Kemerdekaan pada awal datangnya Islam, Islam memmang tidak semerta melarang adanya perbudakan manusia, melainkan Islam datang dengan memberi syari’ar secara bertahap dalam membebaskan manusia dalam perbudakan. Adapun kisah beberapa dalam al-Qur’an yang menyebutkan secara tersirat membahas terkait kemerdekaan, salah satunya yaitu, kisah Nabi Muhammad Shollahu ‘Alaihi Wasallam bagaiamana keberhasilannya dalam mengemban misi kenabian ndi muka sehingga umat Islam terbebas dari zaman jahiliyyah, penuh dengan perbudakan mansuia, menuju ke zaman yang terang benderang. Pada hakikatnya manusia asal mula manusia adalah merdeka sesuai dalam surah Al-Baqarah ayat 30 menyebutkan:
وَإِذْ قَالَ رَبُّكَ لِلْمَلَٰٓئِكَةِ إِنِّى جَاعِلٌ فِى ٱلْأَرْضِ خَلِيفَةً ۖ قَالُوٓا۟ أَتَجْعَلُ فِيهَا مَن يُفْسِدُ فِيهَا وَيَسْفِكُ ٱلدِّمَآءَ وَنَحْنُ نُسَبِّحُ بِحَمْدِكَ وَنُقَدِّسُ لَكَ ۖ قَالَ إِنِّىٓ أَعْلَمُ مَا لَا تَعْلَمُونَ.

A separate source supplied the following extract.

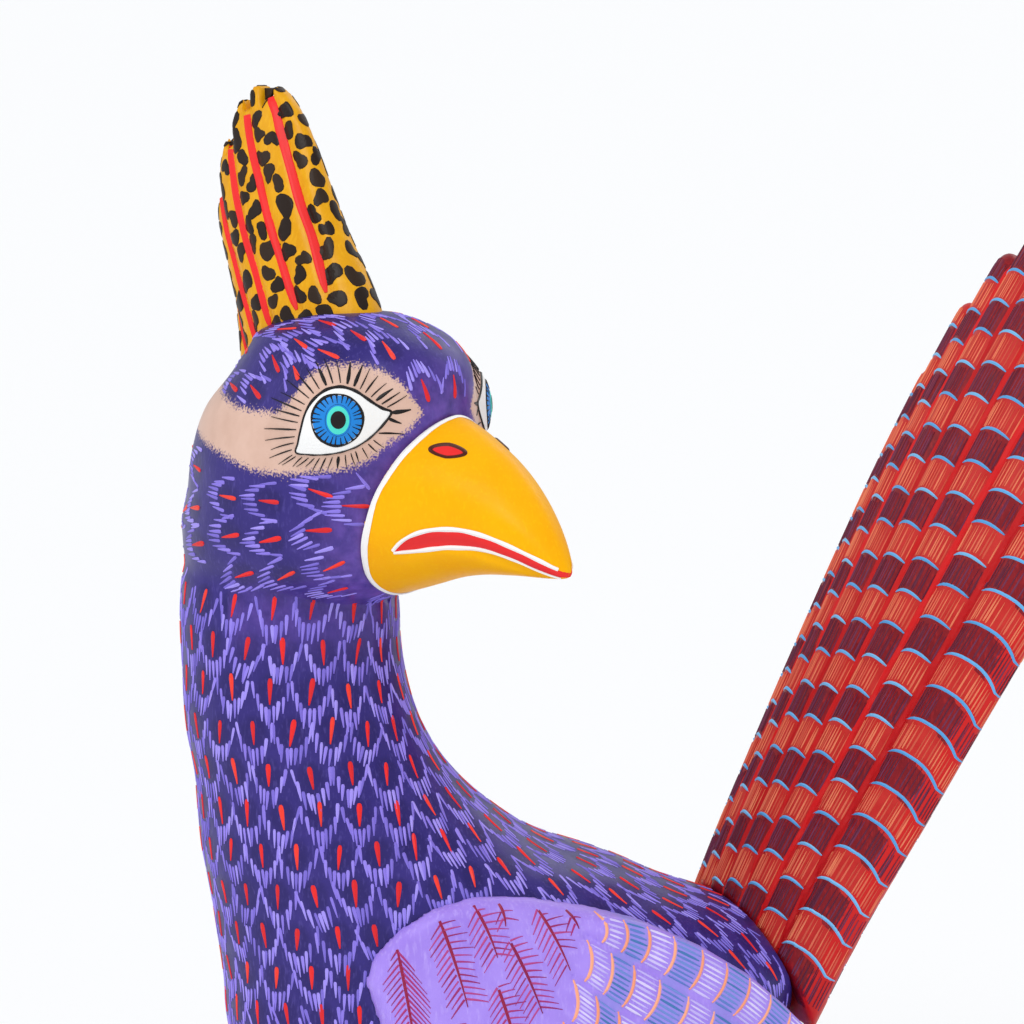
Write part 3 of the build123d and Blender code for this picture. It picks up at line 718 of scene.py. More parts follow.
class Brush:
    """Collects thin raised strokes and dabs of paint, then makes closed meshes of them."""

    def __init__(self, warp=None):
        self.parts, self.warp = [], warp

    def put(self, verts, faces, tone):
        """verts (N, V, 3) and faces (F, 4) of one dab, repeated for N dabs."""
        tone = np.broadcast_to(tone, len(verts))
        self.parts.append((np.asarray(verts, float), np.asarray(faces, int), tone))

    def strokes(self, path, width, normal, height=0.16, tone=0):
        """Short strokes; path (N, K, 3)."""
        n, k, _ = path.shape
        tangent = np.gradient(path, axis=1)
        side = unit(np.cross(normal, tangent)) * (np.broadcast_to(width, (n, k)) / 2)[..., None]
        ring = np.stack([path + side, path + normal * height, path - side, path - normal * 0.3], 2)
        e = 4 * (k - 1)
        faces = tube_faces(k, 4) + [(0, 3, 2, 1), (e, e + 1, e + 2, e + 3)]
        self.put(ring.reshape(n, -1, 3), faces, tone)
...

Ingatlah ketika Tuhanmu berfirman kepada para Malaikat: “Sesungguhnya Aku hendak menjadikan seorang khalifah di muka bumi”. Mereka berkata: “Mengapa Engkau hendak menjadikan (khalifah) di bumi itu orang yang akan membuat kerusakan padanya dan menumpahkan darah, padahal kami senantiasa bertasbih dengan memuji Engkau dan mensucikan Engkau?” Tuhan berfirman: “Sesungguhnya Aku mengetahui apa yang tidak kamu ketahui”. (QS. Al-Baqarah: 30)
Menurut Ibnu Asyur penjabaran terkait makna kemerdekaan dalam syariat Islam adalah terbebas dari perbudakan tekanan dari pihak lain, sehingga mendapatkan keamanan dan ketentraman jiwa bagi diri maupun harta.